Stop after the line containing "made.visible_glossy = False": print each line exactly from the first line of the listing up to that point.
----
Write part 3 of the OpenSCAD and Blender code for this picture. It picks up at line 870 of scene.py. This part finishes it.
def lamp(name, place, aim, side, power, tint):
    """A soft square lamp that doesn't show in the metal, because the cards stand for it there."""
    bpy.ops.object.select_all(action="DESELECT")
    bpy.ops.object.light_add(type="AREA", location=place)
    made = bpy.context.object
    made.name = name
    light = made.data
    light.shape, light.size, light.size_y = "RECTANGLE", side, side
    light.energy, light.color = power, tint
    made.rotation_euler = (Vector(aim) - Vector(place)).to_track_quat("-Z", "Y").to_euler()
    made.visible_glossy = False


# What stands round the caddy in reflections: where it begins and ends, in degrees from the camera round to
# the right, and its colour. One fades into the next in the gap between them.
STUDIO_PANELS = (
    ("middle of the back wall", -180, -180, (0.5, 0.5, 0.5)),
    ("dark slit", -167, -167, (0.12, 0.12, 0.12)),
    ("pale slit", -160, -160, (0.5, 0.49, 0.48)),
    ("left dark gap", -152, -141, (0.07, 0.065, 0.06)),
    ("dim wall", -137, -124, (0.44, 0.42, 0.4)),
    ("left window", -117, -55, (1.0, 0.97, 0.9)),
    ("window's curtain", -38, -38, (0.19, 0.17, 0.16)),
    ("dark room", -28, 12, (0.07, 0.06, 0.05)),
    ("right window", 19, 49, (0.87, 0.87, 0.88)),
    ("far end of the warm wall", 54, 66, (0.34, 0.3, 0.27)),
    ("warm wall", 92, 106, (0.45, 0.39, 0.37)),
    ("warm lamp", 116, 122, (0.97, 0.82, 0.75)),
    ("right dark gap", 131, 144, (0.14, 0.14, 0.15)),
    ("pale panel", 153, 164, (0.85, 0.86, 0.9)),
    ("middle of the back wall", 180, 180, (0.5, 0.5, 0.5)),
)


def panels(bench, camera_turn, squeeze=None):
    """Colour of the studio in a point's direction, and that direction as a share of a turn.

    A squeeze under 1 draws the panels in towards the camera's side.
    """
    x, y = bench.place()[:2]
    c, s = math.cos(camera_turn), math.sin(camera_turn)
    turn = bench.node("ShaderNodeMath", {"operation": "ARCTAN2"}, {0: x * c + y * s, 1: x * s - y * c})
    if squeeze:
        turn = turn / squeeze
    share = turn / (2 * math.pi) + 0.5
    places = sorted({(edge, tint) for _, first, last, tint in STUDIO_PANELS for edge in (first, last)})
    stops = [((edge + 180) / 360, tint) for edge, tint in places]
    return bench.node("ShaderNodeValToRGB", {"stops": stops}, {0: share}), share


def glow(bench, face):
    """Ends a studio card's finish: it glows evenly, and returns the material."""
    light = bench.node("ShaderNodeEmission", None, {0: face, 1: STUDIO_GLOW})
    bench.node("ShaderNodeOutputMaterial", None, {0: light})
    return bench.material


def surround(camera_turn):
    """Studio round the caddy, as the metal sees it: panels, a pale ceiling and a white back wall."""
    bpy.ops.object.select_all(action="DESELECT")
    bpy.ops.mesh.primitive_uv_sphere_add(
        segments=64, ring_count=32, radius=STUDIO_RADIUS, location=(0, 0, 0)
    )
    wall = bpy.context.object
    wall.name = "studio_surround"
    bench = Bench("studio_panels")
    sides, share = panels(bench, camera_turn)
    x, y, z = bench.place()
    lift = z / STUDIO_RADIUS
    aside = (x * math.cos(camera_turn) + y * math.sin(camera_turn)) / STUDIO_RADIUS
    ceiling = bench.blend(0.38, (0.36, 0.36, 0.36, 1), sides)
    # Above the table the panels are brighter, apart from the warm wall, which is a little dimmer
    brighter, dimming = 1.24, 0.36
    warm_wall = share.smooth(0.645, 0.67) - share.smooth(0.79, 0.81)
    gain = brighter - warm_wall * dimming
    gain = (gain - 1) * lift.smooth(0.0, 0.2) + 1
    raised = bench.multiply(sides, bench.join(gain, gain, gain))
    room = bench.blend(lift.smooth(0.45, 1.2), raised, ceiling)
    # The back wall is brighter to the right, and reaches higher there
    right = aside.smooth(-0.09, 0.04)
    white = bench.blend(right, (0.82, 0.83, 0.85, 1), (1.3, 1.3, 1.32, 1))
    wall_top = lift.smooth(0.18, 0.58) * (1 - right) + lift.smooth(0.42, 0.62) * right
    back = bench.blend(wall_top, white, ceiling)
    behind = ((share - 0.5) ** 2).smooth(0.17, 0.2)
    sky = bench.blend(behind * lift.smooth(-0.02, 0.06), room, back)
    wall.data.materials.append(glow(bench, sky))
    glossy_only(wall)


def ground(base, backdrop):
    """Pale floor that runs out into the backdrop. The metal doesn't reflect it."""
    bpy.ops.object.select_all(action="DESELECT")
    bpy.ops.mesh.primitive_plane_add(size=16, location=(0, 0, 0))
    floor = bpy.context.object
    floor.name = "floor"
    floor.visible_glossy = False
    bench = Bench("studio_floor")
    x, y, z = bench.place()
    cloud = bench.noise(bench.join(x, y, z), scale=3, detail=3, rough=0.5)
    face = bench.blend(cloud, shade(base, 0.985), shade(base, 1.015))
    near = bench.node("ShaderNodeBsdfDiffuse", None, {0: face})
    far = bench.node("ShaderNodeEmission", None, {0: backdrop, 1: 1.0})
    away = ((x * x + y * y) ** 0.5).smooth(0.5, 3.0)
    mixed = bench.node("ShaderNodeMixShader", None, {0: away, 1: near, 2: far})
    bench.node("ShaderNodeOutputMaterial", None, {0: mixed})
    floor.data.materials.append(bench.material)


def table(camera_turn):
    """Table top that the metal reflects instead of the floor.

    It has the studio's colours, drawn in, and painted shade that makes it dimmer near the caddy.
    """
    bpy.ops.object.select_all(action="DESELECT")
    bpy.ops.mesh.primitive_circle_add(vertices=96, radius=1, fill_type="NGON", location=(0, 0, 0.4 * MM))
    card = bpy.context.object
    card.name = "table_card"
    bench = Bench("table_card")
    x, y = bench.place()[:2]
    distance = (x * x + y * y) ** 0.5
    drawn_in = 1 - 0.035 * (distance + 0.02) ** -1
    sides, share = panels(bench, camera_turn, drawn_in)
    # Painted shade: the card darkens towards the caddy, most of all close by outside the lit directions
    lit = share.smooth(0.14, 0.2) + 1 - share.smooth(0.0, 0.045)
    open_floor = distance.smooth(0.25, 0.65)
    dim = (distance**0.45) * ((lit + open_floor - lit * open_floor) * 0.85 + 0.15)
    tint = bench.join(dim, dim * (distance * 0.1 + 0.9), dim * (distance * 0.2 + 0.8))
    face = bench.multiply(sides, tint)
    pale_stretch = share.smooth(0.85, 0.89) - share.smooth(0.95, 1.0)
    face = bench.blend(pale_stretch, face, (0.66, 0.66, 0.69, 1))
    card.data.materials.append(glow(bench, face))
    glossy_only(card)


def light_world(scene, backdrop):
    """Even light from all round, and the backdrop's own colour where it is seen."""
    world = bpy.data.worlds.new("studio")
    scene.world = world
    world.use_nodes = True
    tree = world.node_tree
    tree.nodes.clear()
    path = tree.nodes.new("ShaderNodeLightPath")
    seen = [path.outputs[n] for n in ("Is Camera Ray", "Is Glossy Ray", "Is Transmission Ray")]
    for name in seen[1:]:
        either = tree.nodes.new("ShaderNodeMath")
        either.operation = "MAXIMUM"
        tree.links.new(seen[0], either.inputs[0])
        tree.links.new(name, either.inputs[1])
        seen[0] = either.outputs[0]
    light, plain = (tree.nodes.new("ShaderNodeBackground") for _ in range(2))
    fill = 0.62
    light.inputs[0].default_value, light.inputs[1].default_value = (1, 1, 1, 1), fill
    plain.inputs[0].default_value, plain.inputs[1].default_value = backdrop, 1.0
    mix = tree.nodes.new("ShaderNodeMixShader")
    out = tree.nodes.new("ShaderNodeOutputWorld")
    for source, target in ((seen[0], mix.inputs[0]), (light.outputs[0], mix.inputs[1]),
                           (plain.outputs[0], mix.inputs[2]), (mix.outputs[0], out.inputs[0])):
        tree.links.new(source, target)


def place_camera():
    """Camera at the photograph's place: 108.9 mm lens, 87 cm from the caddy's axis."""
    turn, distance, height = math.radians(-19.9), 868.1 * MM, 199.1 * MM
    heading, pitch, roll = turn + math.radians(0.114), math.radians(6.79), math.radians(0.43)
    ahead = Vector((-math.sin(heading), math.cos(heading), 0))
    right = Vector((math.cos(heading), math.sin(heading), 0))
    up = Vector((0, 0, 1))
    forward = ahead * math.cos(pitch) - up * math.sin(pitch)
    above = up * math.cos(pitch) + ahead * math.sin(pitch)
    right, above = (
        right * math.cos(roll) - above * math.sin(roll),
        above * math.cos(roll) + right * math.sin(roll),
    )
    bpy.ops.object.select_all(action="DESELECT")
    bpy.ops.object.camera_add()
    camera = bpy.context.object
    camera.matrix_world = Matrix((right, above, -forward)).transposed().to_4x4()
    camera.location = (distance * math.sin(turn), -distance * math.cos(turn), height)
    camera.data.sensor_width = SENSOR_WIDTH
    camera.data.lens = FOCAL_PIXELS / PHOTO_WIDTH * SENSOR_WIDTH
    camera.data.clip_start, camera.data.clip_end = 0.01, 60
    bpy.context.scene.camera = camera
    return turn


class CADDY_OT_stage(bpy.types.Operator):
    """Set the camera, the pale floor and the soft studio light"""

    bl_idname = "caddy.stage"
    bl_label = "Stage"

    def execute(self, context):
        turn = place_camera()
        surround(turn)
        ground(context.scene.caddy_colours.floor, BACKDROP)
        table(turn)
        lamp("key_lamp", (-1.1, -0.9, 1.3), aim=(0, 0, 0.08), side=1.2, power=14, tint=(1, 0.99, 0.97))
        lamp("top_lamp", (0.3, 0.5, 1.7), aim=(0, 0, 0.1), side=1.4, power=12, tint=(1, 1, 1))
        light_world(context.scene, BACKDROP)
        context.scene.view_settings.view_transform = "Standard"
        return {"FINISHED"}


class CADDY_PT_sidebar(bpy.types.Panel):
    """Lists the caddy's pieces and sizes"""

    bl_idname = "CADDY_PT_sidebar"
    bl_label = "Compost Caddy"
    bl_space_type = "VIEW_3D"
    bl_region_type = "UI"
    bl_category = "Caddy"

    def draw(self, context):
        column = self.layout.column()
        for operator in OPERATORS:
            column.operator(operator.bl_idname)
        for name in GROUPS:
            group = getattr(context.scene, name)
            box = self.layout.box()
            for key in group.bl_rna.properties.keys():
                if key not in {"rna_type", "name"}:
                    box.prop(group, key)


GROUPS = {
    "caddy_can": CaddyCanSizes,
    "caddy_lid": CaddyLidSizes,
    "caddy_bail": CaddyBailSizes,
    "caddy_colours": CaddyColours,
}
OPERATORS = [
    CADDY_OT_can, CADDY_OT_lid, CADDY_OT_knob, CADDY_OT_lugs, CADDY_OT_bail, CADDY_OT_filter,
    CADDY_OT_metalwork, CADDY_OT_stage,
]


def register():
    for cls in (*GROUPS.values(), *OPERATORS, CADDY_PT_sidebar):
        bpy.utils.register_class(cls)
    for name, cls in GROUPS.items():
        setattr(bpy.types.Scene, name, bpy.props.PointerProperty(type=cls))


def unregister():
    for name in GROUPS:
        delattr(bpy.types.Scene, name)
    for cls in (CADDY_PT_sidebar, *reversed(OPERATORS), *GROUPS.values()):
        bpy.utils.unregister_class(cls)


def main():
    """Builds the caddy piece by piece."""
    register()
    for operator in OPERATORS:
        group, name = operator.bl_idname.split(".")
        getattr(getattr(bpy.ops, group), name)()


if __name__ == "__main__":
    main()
----
- [Solved exercise]
Write part 3 of the OpenSCAD and Blender code for this picture. It picks up at line 870 of scene.py. This part finishes it.
def lamp(name, place, aim, side, power, tint):
    """A soft square lamp that doesn't show in the metal, because the cards stand for it there."""
    bpy.ops.object.select_all(action="DESELECT")
    bpy.ops.object.light_add(type="AREA", location=place)
    made = bpy.context.object
    made.name = name
    light = made.data
    light.shape, light.size, light.size_y = "RECTANGLE", side, side
    light.energy, light.color = power, tint
    made.rotation_euler = (Vector(aim) - Vector(place)).to_track_quat("-Z", "Y").to_euler()
    made.visible_glossy = False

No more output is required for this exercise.